Chinese authorities approve the provinces that participate in PISA. In 2015, Guangdong, rather than Zhejiang, had been the fourth participating Chinese province. Once Guangdong had been swapped out for Zhejiang, the 2018 scores from China shot up by at least 60 scale score points in the three PISA subjects, an unprecedented event. Chinese education experts attributed the leap in test scores to the change in provinces, pointing out that Guangdong has a lot of migrant workers and “the northern part of the province is also a bit like inner China.”
As Kam Wing Chan and other scholars of China have argued, there is not one but two Chinas: one urbanized, mainly on the east coast, and rapidly growing in wealth; the other rural, in the interior of China or on the move as migrants, and mired in poverty. (As a rough proxy, recent population numbers put the Chinese rural share at 41%). PISA assesses achievement of the first China and ignores the second one.
Rural China
The journal Science ran a 2017 feature story on Scott Rozelle, an economist at Stanford and director of the Rural Education Action Program (REAP). The project implements programs designed to improve health and education in rural China, also conducting research on the programs’ effectiveness. Over several years, REAP administered 19 surveys involving about 133,000 children in 10 poor provinces. The surveys revealed 27% of kids suffering from anemia, 33% with intestinal worms, and 20% struggling with uncorrected myopia.
Percentages like that add up to staggering numbers over a large population. Rozelle predicts 400 million future working-age Chinese are “in danger of becoming cognitively handicapped.” A 2015 study supports Rozelle’s hypothesis, estimating that nearly 60% of elementary-age children in China possess at least one health or nutritional deficiency that can stunt early cognitive development.
School attendance is a problem in rural China, especially for families who cannot afford tuition. (Academic high schools typically charge the highest tuition.) An analysis that combined several studies of rural schooling conducted from 2007 to 2013 found cumulative dropout rates between 17% and 31% in junior high schools. About half of the students matriculated to high school, and only 37% went on to graduate.
Children who attend rural school face poorly resourced facilities and ill-prepared teachers. And rural classes are enormous. A 2017 study found a primary school in Henan with 113 pupils per class. In 27 provinces, the average high school classes were larger than 45 students—the national standard—and in 12 provinces, the average was more than 55 students. The Chinese government has set a goal of classes no larger than 56 students by 2020.
China’s future
Marc Tucker counsels Americans to fear China’s future economic dominance. In a press release commenting on the 2018 PISA scores, Tucker states, “China is now poised to overtake the U.S. as the world’s largest economy.
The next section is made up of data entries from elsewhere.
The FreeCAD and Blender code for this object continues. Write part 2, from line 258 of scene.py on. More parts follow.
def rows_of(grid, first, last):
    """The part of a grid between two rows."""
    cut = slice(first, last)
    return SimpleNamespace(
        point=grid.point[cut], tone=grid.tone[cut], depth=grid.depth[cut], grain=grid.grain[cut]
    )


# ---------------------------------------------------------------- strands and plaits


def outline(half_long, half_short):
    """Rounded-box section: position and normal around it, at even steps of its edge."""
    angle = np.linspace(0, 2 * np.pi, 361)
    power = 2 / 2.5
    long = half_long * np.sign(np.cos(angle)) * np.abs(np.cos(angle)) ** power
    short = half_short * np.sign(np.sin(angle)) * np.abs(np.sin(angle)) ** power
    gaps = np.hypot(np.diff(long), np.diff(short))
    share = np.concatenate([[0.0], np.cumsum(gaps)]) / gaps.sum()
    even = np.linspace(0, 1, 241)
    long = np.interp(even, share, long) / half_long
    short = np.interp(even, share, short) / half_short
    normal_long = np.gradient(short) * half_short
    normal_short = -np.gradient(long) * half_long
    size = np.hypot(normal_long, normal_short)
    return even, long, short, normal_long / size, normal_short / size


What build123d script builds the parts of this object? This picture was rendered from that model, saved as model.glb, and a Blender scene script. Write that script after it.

It is hard to see how the United States can compete with a far larger country that has a much better educated workforce that charges much less than we do for labor.”
Several economists disagree with Tucker’s outlook. Hongbin Li and colleagues argued in the Journal of Economic Perspectives that national funding of free high school would boost high school enrollments in rural China and thereby help the whole country. Niny Khor of the Asia Development Bank co-authored a 2017 study, “China’s Looming Human Capital Crisis,” arguing that China’s “shockingly poor” educational attainment rates—held down by substandard education in rural areas—may hinder the country’s transition from middle-income to high-income status. China lags other middle-income countries, such as Brazil, Mexico, and South Africa, on that indicator, which reports the average number of years of education completed by a population.
In the 2010 census data, for example, only 24% of Chinese adults had “some” upper secondary (high school) education or more. The data are skewed by an aging population that was lucky, several decades ago, to receive formal education beyond the primary grades; however, the same attainment rate for 20-year-olds was just 51%, lagging far behind most high-income countries. Surely the 2020 census data will show improvement, but it’s important to note that the 20-year-old cohort of 2010 will still be in the workforce 30 years from now. It’s also certain that China’s economic future is inseparable from improving educational opportunities for the country’s rural youth.
PISA and equity
In his Paris speech, Secretary General Gurria observed, “Without access to affordable, high-quality education, people at the bottom of the income distribution are left to languish in the margins of society with little hope for upward mobility.” OECD-PISA has decided to ignore the young people of rural China, many of whom are languishing in the margins of society. It has chosen to leave them out of the PISA assessment, pretend they do not exist, and stay silent on the barriers these vulnerable children face in receiving a high-quality education.